Who Got the Better Deal? Boston because the Celtics now have another aggressive shooter and a young talented guy with a lot to prove. The Wizards acquiring a minimal amount of cap space in the offseason does nothing to make them better now and like much of the rest of their campaign, it’s tough to classify this as a victory for the team.
Josh Smith Stays, but Anthony Morrow Goes
Anthony Morrow never got off the ground in a Hawks uniform. The fifth year guard has averaged a career low 12.5 minutes per game, but that may change in Dallas where he was sent in exchange for guard/forward Dahntay Jones.
The Hawks shed Morrow’s $4 million deal to bring in Jones, a better wing defender who can help them improve on their 11th ranked defense. Jones $2.9 million deal expires after this season meaning the Hawks don’t lose any of their salary cap space that GM Danny Ferry worked so hard to attain last summer.
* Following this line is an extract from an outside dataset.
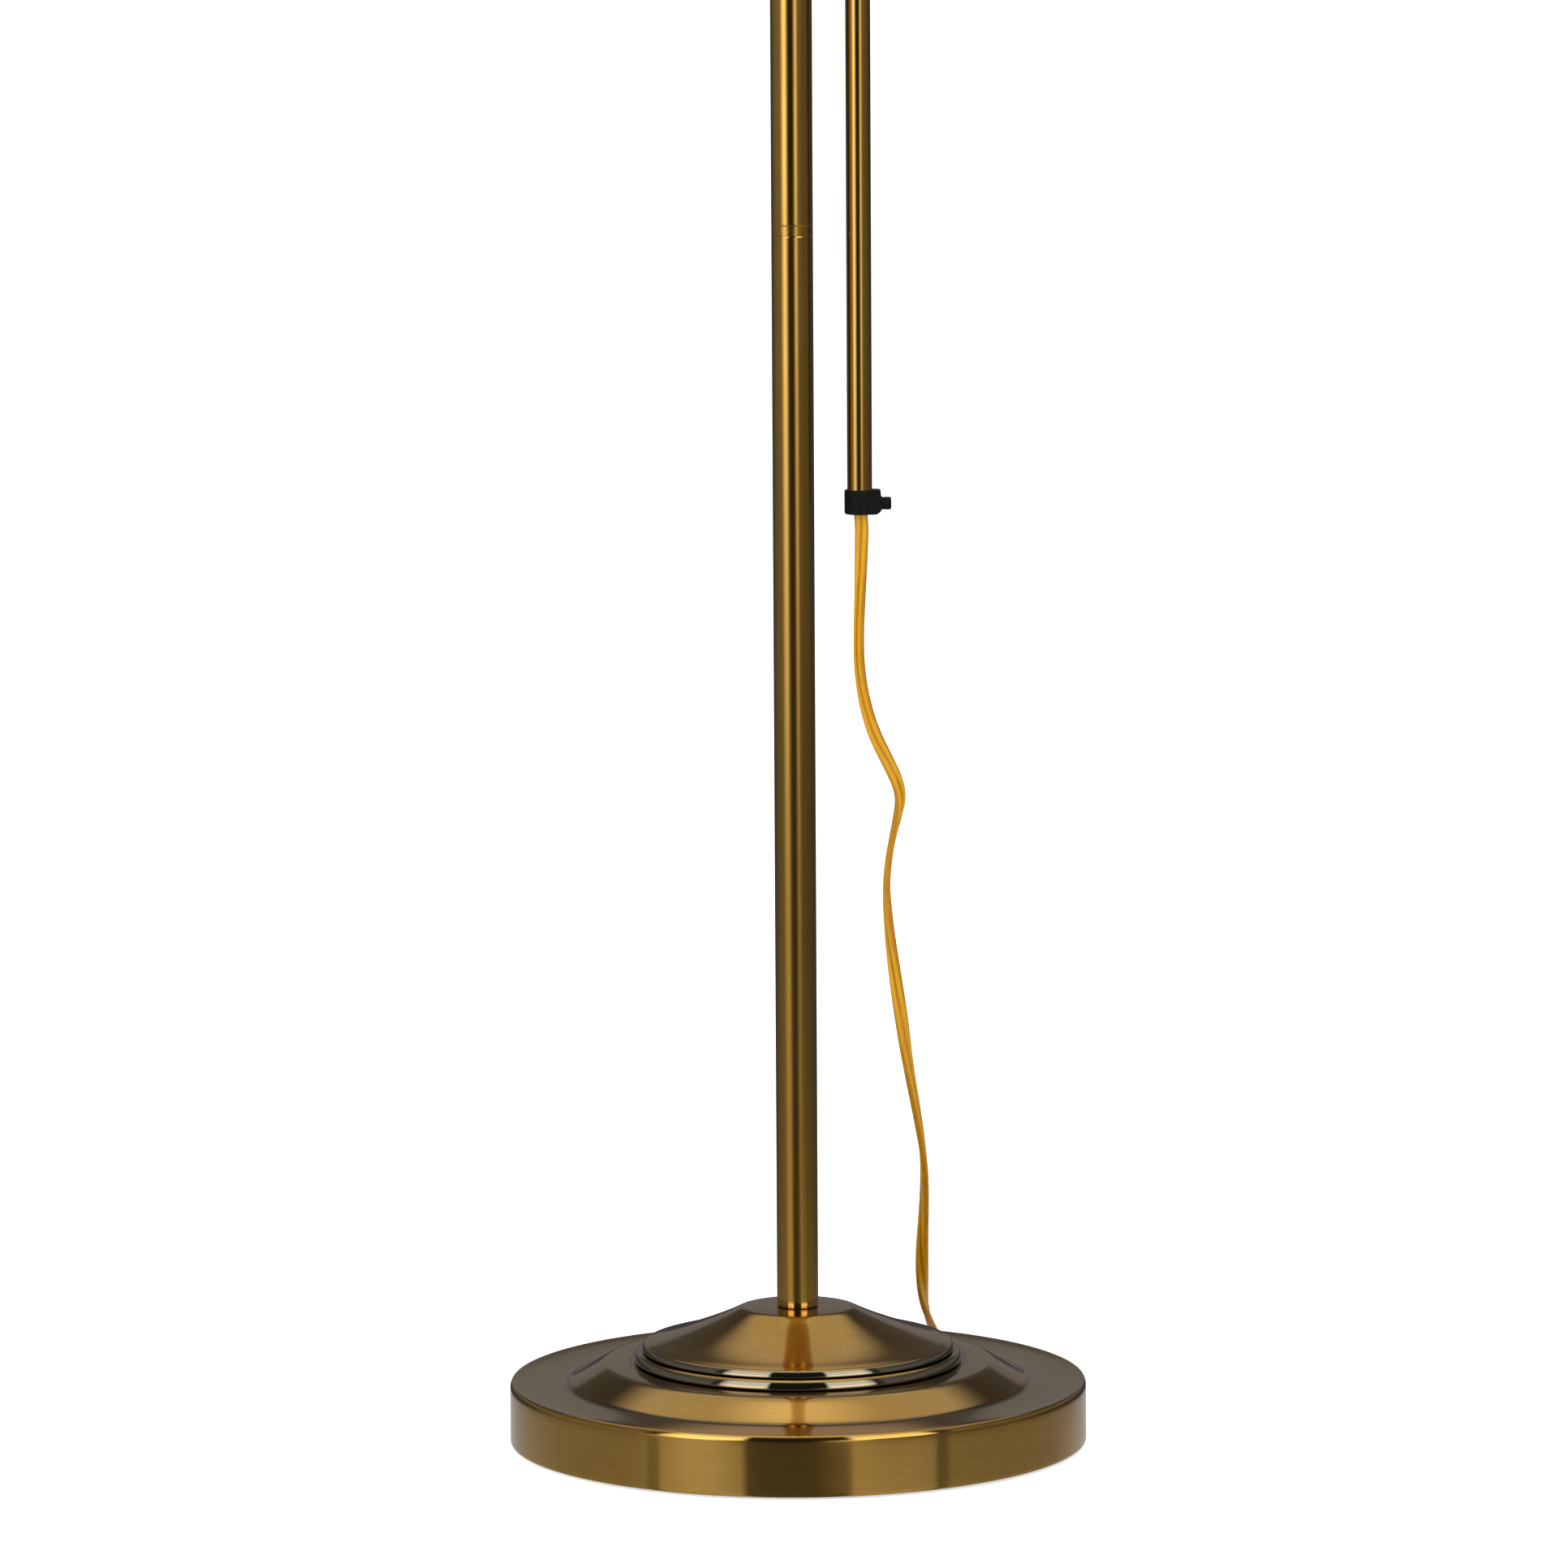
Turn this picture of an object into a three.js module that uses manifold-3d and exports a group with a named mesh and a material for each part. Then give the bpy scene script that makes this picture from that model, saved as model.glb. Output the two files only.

Atlanta was expected to deal Josh Smith as most analysts couldn’t believe that Ferry would risk losing Smith for nothing in the summer. But the plan all along was to make sure that the Hawks got something significant in return or they would simply hang onto Smith, make another run at the playoffs and if he left in the offseason they would have an additional $13 million freed up. In the end, that’s what Ferry decided to do, meaning this summer will be far more interesting for Atlanta than the trade deadline was.
Who Got the Better Deal? Dallas, simply because Morrow’s contract is bigger meaning they upgraded the amount of cap space they’ll clear this summer. Also, they acquire a guy who averaged 13 points per game just a few years ago compared to Jones’ best year at 10.2 points per game.